Weight decay: 6.103515625e-05 (1/16384).
We do not apply Weight decay on batch norm trainable parameters (gamma/bias).
Label Smoothing: 0.1.
We train for:
- 90 Epochs -> 90 epochs is a standard for ImageNet networks.
- 250 Epochs -> best possible accuracy.
For 250 epoch training we also use MixUp regularization.

Data Augmentation

This model uses the following data augmentation:

For training:
- Normalization.
- Random resized crop to 224x224.
  - Scale from 8% to 100%.
  - Aspect ratio from 3/4 to 4/3.
- Random horizontal flip.
For inference:
- Normalization.
- Scale to 256x256.
- Center crop to 224x224.

Feature support matrix

The following features are supported by this model.

Feature	ResNext101-32x4d Tensorflow
Multi-GPU training with Horovod	Yes
NVIDIA DALI	Yes
Automatic mixed precision (AMP)	Yes

Features

Multi-GPU training with Horovod - Our model uses Horovod to implement efficient multi-GPU training with NCCL. For details, refer to the example sources in this repository or the TensorFlow tutorial.

NVIDIA DALI - DALI is a library accelerating data preparation pipeline.
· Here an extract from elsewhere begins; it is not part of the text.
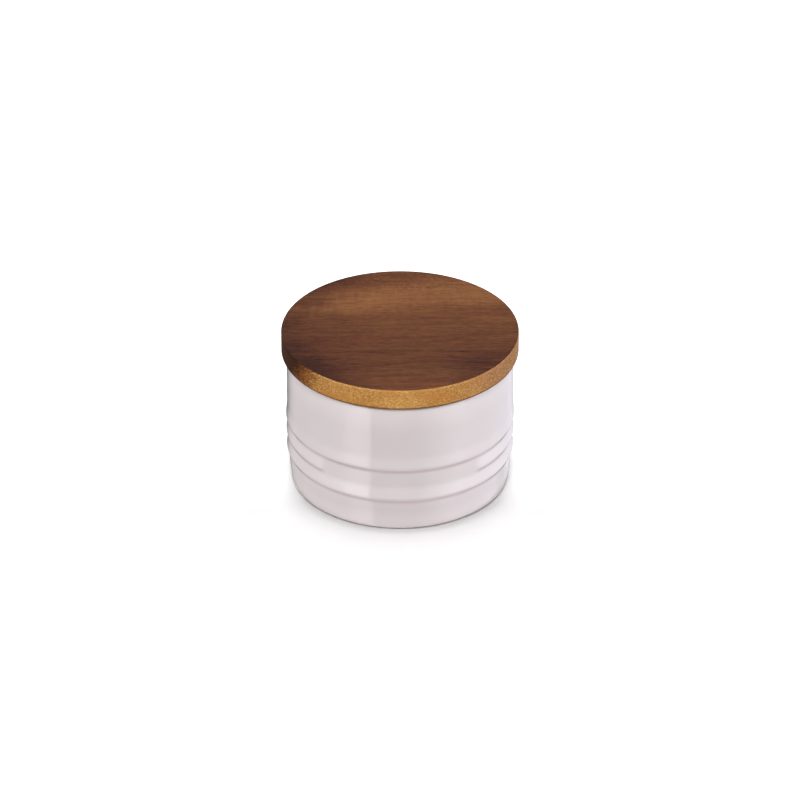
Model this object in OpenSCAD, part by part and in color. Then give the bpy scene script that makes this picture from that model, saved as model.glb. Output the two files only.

To accelerate your input pipeline, you only need to define your data loader with the DALI library. For details, refer to the example sources in this repository or the DALI documentation.

Automatic mixed precision (AMP) - Computation graph can be modified by TensorFlow on runtime to support mixed precision training. Detailed explanation of mixed precision can be found in the next section.

Mixed precision training

Mixed precision is the combined use of different numerical precisions in a computational method. Mixed precision training offers significant computational speedup by performing operations in half-precision format, while storing minimal information in single-precision to retain as much information as possible in critical parts of the network. Since the introduction of Tensor Cores in the Volta and Turing architectures, significant training speedups are experienced by switching to mixed precision -- up to 3x overall speedup on the most arithmetically intense model architectures. Using mixed precision training previously required two steps:

Porting the model to use the FP16 data type where appropriate.
Manually adding loss scaling to preserve small gradient values.
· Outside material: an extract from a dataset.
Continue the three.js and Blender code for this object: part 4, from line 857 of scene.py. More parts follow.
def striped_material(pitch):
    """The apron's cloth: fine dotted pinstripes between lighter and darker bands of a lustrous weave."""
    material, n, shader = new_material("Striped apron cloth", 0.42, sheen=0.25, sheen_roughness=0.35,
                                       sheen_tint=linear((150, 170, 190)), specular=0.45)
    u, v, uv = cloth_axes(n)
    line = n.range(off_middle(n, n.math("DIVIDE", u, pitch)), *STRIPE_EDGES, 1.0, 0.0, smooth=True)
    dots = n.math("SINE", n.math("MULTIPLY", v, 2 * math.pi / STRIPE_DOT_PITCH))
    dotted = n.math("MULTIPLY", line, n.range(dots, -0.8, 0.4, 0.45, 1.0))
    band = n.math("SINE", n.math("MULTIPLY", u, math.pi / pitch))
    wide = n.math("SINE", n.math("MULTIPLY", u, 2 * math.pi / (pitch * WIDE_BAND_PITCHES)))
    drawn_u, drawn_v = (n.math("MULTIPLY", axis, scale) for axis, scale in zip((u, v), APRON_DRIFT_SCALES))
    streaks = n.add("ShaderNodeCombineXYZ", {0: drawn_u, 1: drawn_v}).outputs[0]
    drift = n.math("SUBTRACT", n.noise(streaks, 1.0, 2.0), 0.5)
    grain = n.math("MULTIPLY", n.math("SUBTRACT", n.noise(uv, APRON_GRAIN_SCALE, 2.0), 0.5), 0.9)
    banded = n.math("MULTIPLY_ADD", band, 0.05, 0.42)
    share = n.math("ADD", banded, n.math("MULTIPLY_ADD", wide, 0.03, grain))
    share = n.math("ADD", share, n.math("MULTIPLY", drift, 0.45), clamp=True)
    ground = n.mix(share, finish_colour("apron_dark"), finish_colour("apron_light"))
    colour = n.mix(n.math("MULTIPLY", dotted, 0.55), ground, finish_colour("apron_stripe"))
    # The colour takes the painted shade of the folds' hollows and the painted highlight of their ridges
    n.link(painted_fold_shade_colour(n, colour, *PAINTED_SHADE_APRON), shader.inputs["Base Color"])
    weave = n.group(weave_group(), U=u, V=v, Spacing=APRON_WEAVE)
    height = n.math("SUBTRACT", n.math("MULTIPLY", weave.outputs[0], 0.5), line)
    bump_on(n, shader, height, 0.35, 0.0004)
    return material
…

This can now be achieved using Automatic Mixed Precision (AMP) for TensorFlow to enable the full mixed precision methodology in your existing TensorFlow model code. AMP enables mixed precision training on Volta and Turing GPUs automatically. The TensorFlow framework code makes all necessary model changes internally.
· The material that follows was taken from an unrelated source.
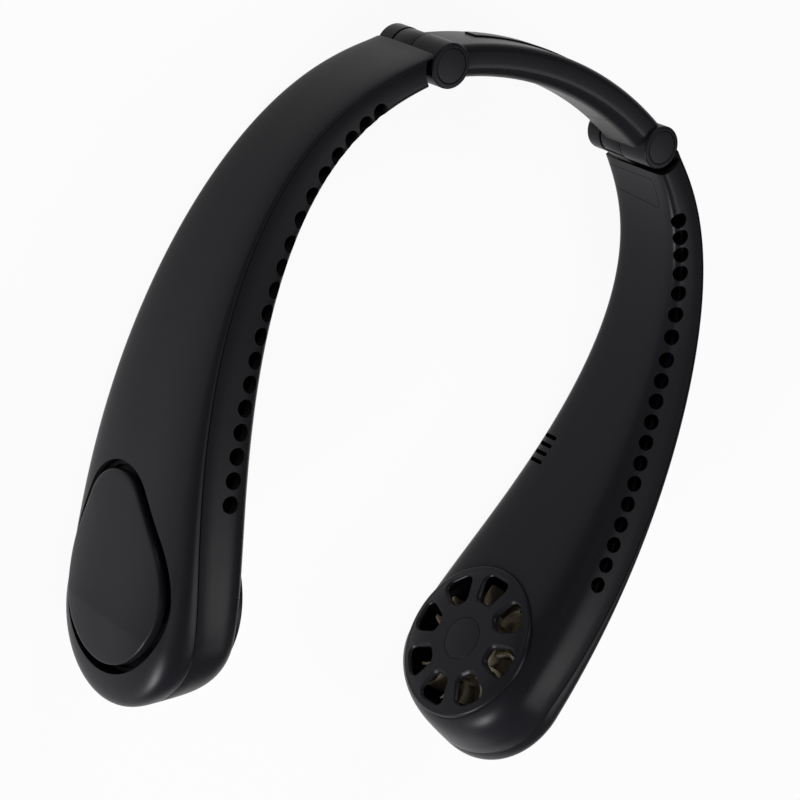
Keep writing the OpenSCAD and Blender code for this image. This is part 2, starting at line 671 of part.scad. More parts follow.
// Rounded four-sided window pointing along x, wider at its far end
function fan_window(x0, x1, h0, h1, r) = let (k = atan2(h1 - h0, x1 - x0)) concat(
  arc([x1 - r, h1 - r / cos(k)], r, 0, 90 + k, corner_steps),
  arc([x0 + r, h0 - r], r, 90 + k, 180, corner_steps),
  arc([x0 + r, r - h0], r, 180, 270 - k, corner_steps),
  arc([x1 - r, r / cos(k) - h1], r, 270 - k, 360, corner_steps));
module fan_grille(side) color(satin) sided(side) at_pod() difference() {
  rotate_extrude() polygon(concat([[0, grille_back]],
    [for (i = [0:dome_steps]) let (k = i / dome_steps)
      [k * dome_r, grille_low + grille_dome * pow(k, dome_power)]],
    arc([dome_r, grille_low + grille_dome + edge_round], edge_round, 270, 360, corner_steps),
    [[grille_r, skirt_top], [grille_r - skirt_t, skirt_top], [grille_r - skirt_t, grille_back + back_lift],
      [back_flat_r, grille_back]]));
  for (i = [0:window_count - 1]) rotate(i * 360 / window_count)
    bar(grille_low - over, grille_back + over,
      fan_window(window_in, window_out, window_in_half, window_out_half, window_round));
  rod(grille_low - over, grille_low + badge_t, badge_r + set_gap);
}
module grille_badge(side) color(black) sided(side) at_pod() rod(grille_low, grille_low + badge_t, badge_r);
scroll_gap_half = 13;
module fan_scroll(side) color(black) sided(side) at_pod() difference() {
  tube(skirt_top + set_gap, tray_low, scroll_r, scroll_r - scroll_t);
  block([-scroll_r - over, -scroll_gap_half, skirt_top - over], [0, scroll_gap_half, tray_low + over]);
}

// Motor and fan wheel
module motor_base(side) color(black) sided(side) at_pod() difference() {
  union() {
    rod(grille_back, base_top, base_r);
    rod(grille_back, bearing_top, bearing_r + housing_t);
  }
  rod(base_top, bearing_top + over, bearing_r);
}
module motor_bearing(side) color(brass) sided(side) at_pod()
  tube(base_top, bearing_top, bearing_r, shaft_r + run_gap);
tooth_count = 9;
tooth_w = 1.4;
tooth_gap = 0.7;
core_r = 4;
shoe_t = 1.2;
stator_gap = 0.4;
module motor_stator(side) color(copper) sided(side) at_pod() translate([0, 0, stator_low])
  linear_extrude(stator_top - stator_low) difference() {
    union() {
      circle(core_r);
      intersection() {
        circle(yoke_r - yoke_t - stator_gap);
        union() {
          for (i = [0:tooth_count - 1]) rotate(i * 360 / tooth_count)
            translate([0, -tooth_w / 2]) square([yoke_r, tooth_w]);
          difference() {
            circle(yoke_r);
            circle(yoke_r - yoke_t - stator_gap - shoe_t);
            for (i = [0:tooth_count - 1]) rotate((i + 0.5) * 360 / tooth_count)
              translate([0, -tooth_gap / 2]) square([yoke_r + over, tooth_gap]);
          }
        }
      }
    }
    circle(bearing_r + housing_t);
  }
module motor_shaft(side) color(steel) sided(side) at_pod() rod(base_top + set_gap, yoke_top + hub_t, shaft_r);
module rotor_yoke(side) color(steel) sided(side) at_pod() difference() {
  rod(yoke_low, yoke_top, yoke_r);
  rod(yoke_low - over, yoke_top - yoke_t, yoke_r - yoke_t);
  rod(yoke_low, yoke_top + over, shaft_r);
}
// Height of the bow of a blade, and place of its crown as a share of the wheel's radius
blade_bow = 5.5;
blade_mid_share = 0.79;
ring_t = 0.8;
module blade_shape() {
  mid = wheel_r * blade_mid_share;
  bow = norm([mid - blade_in_r, blade_bow]);
  intersection() {
    difference() {
      circle(wheel_r - ring_t);
      circle(blade_in_r);
    }
    translate([mid, blade_bow]) difference() {
      circle(bow + blade_t / 2);
      circle(bow - blade_t / 2);
    }
    translate([0, -wheel_r]) square([2 * wheel_r, wheel_r + blade_bow]);
  }
}
module impeller(side) color(cream) sided(side) at_pod() {
  difference() {
    union() {
      rod(yoke_low + ring_t, yoke_top + hub_t, yoke_r + hub_t);
      rod(yoke_top - hub_t, yoke_top, wheel_r - ring_t * 3);
    }
    rod(yoke_low - over, yoke_top, yoke_r);
    rod(yoke_low, yoke_top + hub_t + over, shaft_r);
  }
  for (i = [0:blade_count - 1]) rotate(i * 360 / blade_count)
    translate([0, 0, blade_low]) linear_extrude(blade_top - blade_low) blade_shape();
  tube(blade_top - ring_t / 2, blade_top + ring_t / 2, wheel_r, wheel_r - ring_t * 2);
}

// Battery, duct wall, board and controls
duct_row_count = 14;
function duct_n(s) = let (t = (s - outlet_from) / (outlet_to - outlet_from))
  outlet_n(s, min(max(t, 0), 1)) + outlet_r + duct_gap;
cell_n = duct_n(cell_s + cell_len / 2) + set_gap;
module battery(side) color(blue) sided(side) on_arm(cell_s) rotate([90, 0, 90])
  bar(-cell_len / 2, cell_len / 2,
    slab(cell_n, cell_n + cell_t, -cell_h / 2, cell_h / 2, cell_t / 3, cell_t / 3));
module duct_wall(side) color(black) sided(side) {
  points = [for (i = [0:duct_row_count]) let (
      s = mix(duct_from, duct_to, i / duct_row_count), h = side_z(s, duct_n(s) - duct_t, wall) - set_gap * 3)
    for (c = [[-duct_t, h], [0, h], [0, -h], [-duct_t, -h]])
      let (xy = spine(s) + across(s) * (duct_n(s) + c.x)) [xy.x, xy.y, c.y]];
  faces = [for (i = [0:duct_row_count - 1]) for (k = [0:3]) let (a = i * 4 + k, b = i * 4 + (k + 1) % 4)
    each [[a, a + 4, b + 4], [a, b + 4, b]]];
  last = duct_row_count * 4;
  polyhedron(points, concat(faces,
    [[0, 1, 2], [0, 2, 3], [last, last + 3, last + 2], [last, last + 2, last + 1]]));
}
chip_t = 0.9;
chip_half = 1.2;
module control_board() color(green) sided(1) on_face(button_s) {
  block([-board_long / 2, -board_wide / 2, -board_deep],
    [board_long / 2, board_wide / 2, board_t - board_deep]);
  for (x = [-1, 1]) translate([x * board_long / 4, -board_wide / 4, board_t - board_deep])
    block([-chip_half, -chip_half, 0], [chip_half, chip_half, chip_t]);
}
switch_half = 2.6;
module button_switch() color(steel) sided(1) on_face(button_s) {
  block([-switch_half, -switch_half, board_t - board_deep],
    [switch_half, switch_half, board_t - board_deep + chip_t]);
  rod(board_t - board_deep + chip_t, -button_deep - button_travel - run_gap, switch_half / 2);
}
button_out = 0.4;
module power_button() color(black) sided(1) on_face(button_s) {
  rod(-button_deep, button_out, button_r);
  rod(-button_deep, flange_t - button_deep, flange_r);
}
module led_lens() color(smoke) sided(1) on_face(button_s)
  translate([lens_x, 0, 0]) rod(board_t - board_deep, 0, lens_r);
tongue_w = 6;
tongue_t = 0.8;
module usb_c_socket() color(steel) sided(1) at_socket() {
  difference() {
    bar(socket_wall, socket_long + socket_wall, stadium(socket_w, socket_t, 0));
    bar(socket_wall - over, socket_long, stadium(socket_w, socket_t, -socket_wall));
  }
  block([-tongue_w / 2, -tongue_t / 2, socket_wall * 3],
    [tongue_w / 2, tongue_t / 2, socket_long + socket_wall / 2]);
}

band_outer_shell();
band_inner_shell();
band_trim();
band_end_cover(-1);  // band_end_cover_left
band_end_cover(1);  // band_end_cover_right
band_loom();
hinge_pin(-1);  // hinge_pin_left
hinge_pin(1);  // hinge_pin_right
top_cap(-1);  // top_cap_left
top_cap(1);  // top_cap_right
bottom_cap(-1);  // bottom_cap_left
bottom_cap(1);  // bottom_cap_right
hinge_washers(-1);  // hinge_washers_left
hinge_washers(1);  // hinge_washers_right
arm_outer_shell(-1);  // arm_outer_shell_left
arm_outer_shell(1);  // arm_outer_shell_right
arm_inner_shell(-1);  // arm_inner_shell_left
arm_inner_shell(1);  // arm_inner_shell_right
intake_cover(-1);  // intake_cover_left
intake_cover(1);  // intake_cover_right
intake_frame(-1);  // intake_frame_left
intake_frame(1);  // intake_frame_right
fan_grille(-1);  // fan_grille_left
fan_grille(1);  // fan_grille_right
grille_badge(-1);  // grille_badge_left
grille_badge(1);  // grille_badge_right
fan_scroll(-1);  // fan_scroll_left
fan_scroll(1);  // fan_scroll_right
motor_base(-1);  // motor_base_left
motor_base(1);  // motor_base_right
motor_stator(-1);  // motor_stator_left
motor_stator(1);  // motor_stator_right
motor_bearing(-1);  // motor_bearing_left
motor_bearing(1);  // motor_bearing_right
motor_shaft(-1);  // motor_shaft_left
motor_shaft(1);  // motor_shaft_right
rotor_yoke(-1);  // rotor_yoke_left
rotor_yoke(1);  // rotor_yoke_right
impeller(-1);  // impeller_left
impeller(1);  // impeller_right
battery(-1);  // battery_left
battery(1);  // battery_right
duct_wall(-1);  // duct_wall_left
duct_wall(1);  // duct_wall_right
hinge_tongue(-1);  // hinge_tongue_left
hinge_tongue(1);  // hinge_tongue_right
hinge_cover(-1);  // hinge_cover_left
hinge_cover(1);  // hinge_cover_right
arm_screws(-1);  // arm_screws_left
arm_screws(1);  // arm_screws_right
control_board();
button_switch();
power_button();
led_lens();
usb_c_socket();
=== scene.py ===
import bmesh
import bpy
import json
import math
import numpy as np
from mathutils import Matrix, Vector
from mathutils.bvhtree import BVHTree

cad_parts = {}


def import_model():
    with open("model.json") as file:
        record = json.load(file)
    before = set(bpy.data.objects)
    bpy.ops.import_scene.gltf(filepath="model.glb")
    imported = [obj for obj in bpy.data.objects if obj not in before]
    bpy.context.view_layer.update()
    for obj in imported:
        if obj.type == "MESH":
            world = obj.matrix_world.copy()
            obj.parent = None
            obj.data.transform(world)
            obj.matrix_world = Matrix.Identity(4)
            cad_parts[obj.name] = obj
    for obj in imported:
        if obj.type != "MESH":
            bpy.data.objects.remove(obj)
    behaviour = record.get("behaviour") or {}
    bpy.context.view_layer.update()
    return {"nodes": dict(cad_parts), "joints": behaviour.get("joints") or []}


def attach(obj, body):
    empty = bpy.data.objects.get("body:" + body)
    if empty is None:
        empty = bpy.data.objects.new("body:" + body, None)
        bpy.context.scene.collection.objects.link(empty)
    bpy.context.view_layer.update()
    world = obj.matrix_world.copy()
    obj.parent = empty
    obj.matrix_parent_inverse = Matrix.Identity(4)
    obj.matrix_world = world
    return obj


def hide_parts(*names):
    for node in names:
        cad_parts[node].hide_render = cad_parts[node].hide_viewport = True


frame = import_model()

# Pieces are worked out in mm on the U drawn flat, as in the part's source: x across, y towards the
# band, z up from the arms' middle plane, with the right hinge's pin on (HINGE_X, 0). to_row() tilts,
# lifts and scales them into the row's frame. Places on an arm are s along its spine from the hinge,
# n outwards from the spine and z. Everything is drawn for the right arm; side -1 mirrors it.

# ---------------------------------------------------------------- driving sizes, in mm
HINGE_X = 44.1
BAND_R, BAND_T, BAND_TOP, BAND_LOW = 109.0, 10.0, 12.4, -8.0
BARREL_R, BARREL_TOP = 6.6, 13.6
TONGUE_TOP, TONGUE_FOOT = 1.2, -7.2
SPREAD, REACH = 45.6, 172.0
ROOT_T, ROOT_H, POD_T, POD_H, NOSE, WALL = 9.5, 27.8, 27.4, 59.6, 24.0, 1.6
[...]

In TF-AMP, the computational graph is optimized to use as few casts as necessary and maximize the use of FP16, and the loss scaling is automatically applied inside of supported optimizers. AMP can be configured to work with the existing tf.contrib loss scaling manager by disabling the AMP scaling with a single environment variable to perform only the automatic mixed-precision optimization. It accomplishes this by automatically rewriting all computation graphs with the necessary operations to enable mixed precision training and automatic loss scaling.

For information about:

How to train using mixed precision, see the Mixed Precision Training paper and Training With Mixed Precision documentation.
How to access and enable AMP for TensorFlow, see Using TF-AMP from the TensorFlow User Guide.
Techniques used for mixed precision training, see the Mixed-Precision Training of Deep Neural Networks blog.

Enabling mixed precision

Mixed precision is enabled in TensorFlow by using the Automatic Mixed Precision (TF-AMP) extension which casts variables to half-precision upon retrieval, while storing variables in single-precision format. Furthermore, to preserve small gradient magnitudes in backpropagation, a loss scaling step must be included when applying gradients. In TensorFlow, loss scaling can be applied statically by using simple multiplication of loss by a constant value or automatically, by TF-AMP. Automatic mixed precision makes all the adjustments internally in TensorFlow, providing two benefits over manual operations. First, programmers need not modify network model code, reducing development and maintenance effort. Second, using AMP maintains forward and backward compatibility with all the APIs for defining and running TensorFlow models.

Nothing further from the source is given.